Pirateria, l’Italia rischia grosso

Il fenomeno, ancora ampiamente diffuso in casa nostra, potrebbe costarci l’inclusione nell’Elenco Speciale 301, la lista stilata dal Governo Usa che raccoglie tutti i Paesi che non proteggono adeguatamente la proprietà intellettuale

L’Italia non tutela la proprietà intellettuale,
almeno non abbastanza. È il giudizio ricorrente di numerose associazioni di
difesa del copyright – raggruppate dall’International Intellectual Property
Alliance – che, non a caso, hanno suggerito l’inserimento del nostro Paese
nell’Elenco Speciale 301, la lista stilata dal Governo statunitense che
raccoglie tutti i Paesi che non proteggono adeguatamente la proprietà
intellettuale.
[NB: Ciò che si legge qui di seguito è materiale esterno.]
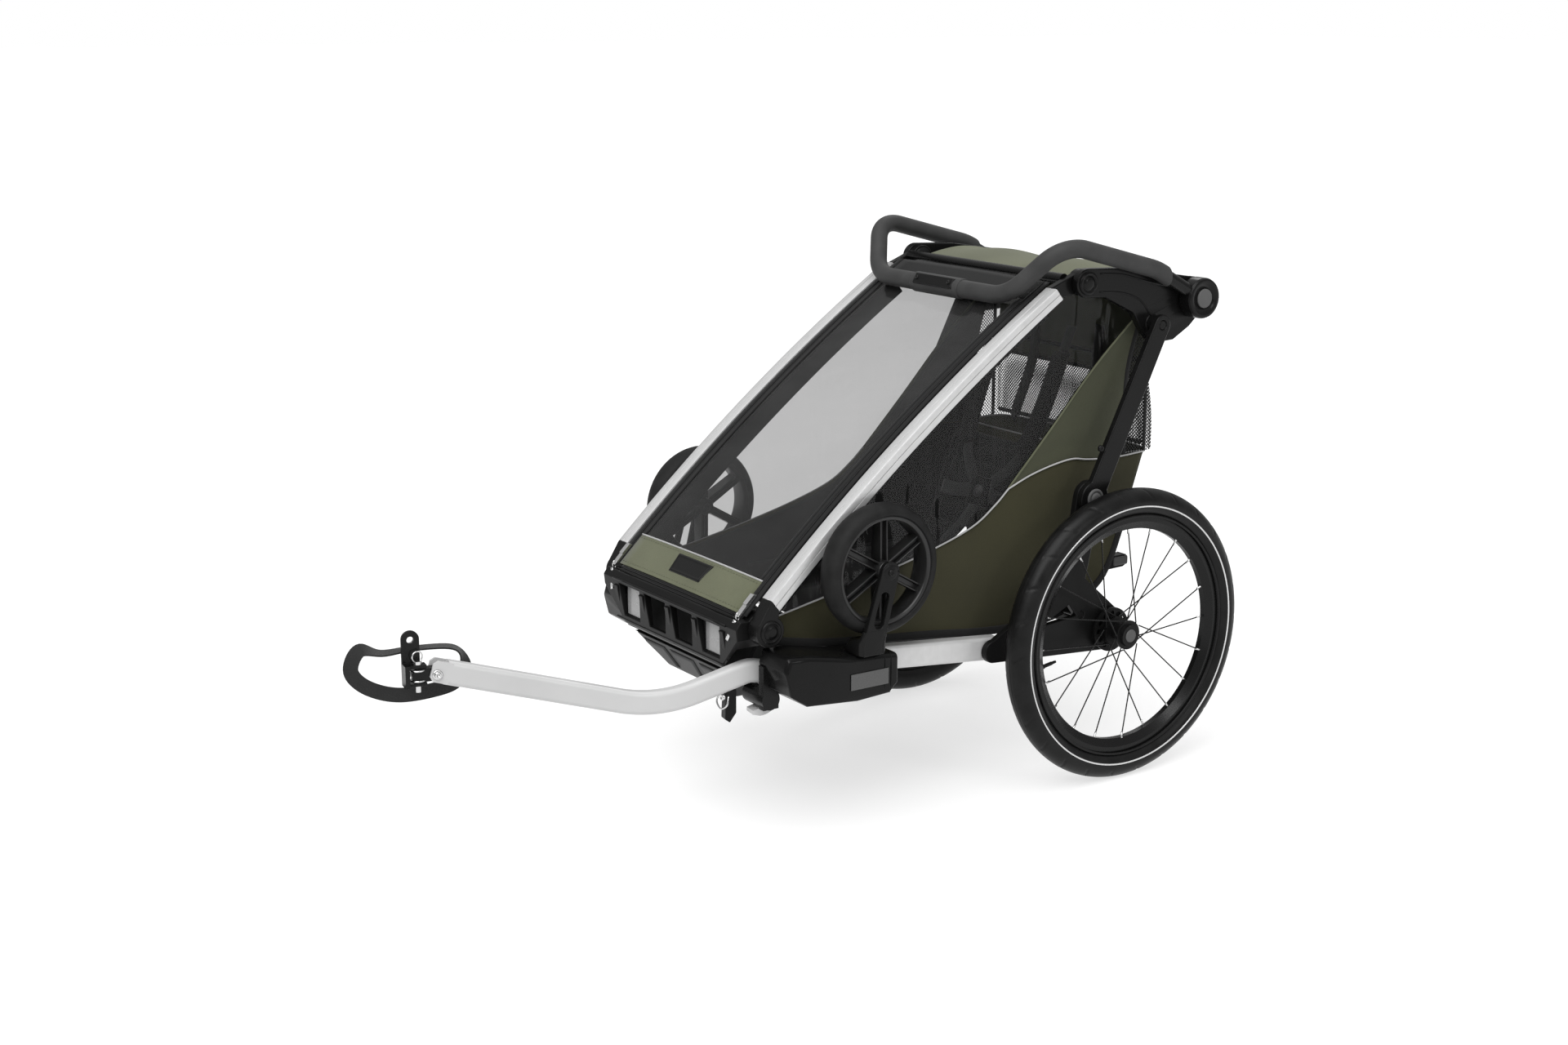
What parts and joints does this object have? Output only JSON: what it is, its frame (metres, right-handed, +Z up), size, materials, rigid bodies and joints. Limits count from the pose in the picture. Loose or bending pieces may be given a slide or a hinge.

Il problema è che tale inserimento potrebbe comportare l’adozione
di tutte quelle misure – comprese gravi sanzioni commerciali – necessarie a
costringere i Paesi ‘pirata’ ad adeguarsi agli standard internazionali.
A
quanto pare, all’Italia non è bastato il promulgamento della legge antipirateria
n°248 del 2000 per arginare i fenomeni di pirateria e adeguarsi agli standard
previsti dagli accordi TRIPs (Trade-Related Intellectual Property Rights) decisi
dal Wto, l’organizzazione mondiale del commercio. Come in Cina, Costa Rica,
Taiwan, Uruguay e Corea, anche nel nostro Paese stenta ad affermarsi una cultura
che garantisca adeguata protezione alla proprietà intellettuale, e ora, anche al
commercio digitale, che come obiettivo principale ha quello di combattere lo
scambio illegale di software attraverso Internet.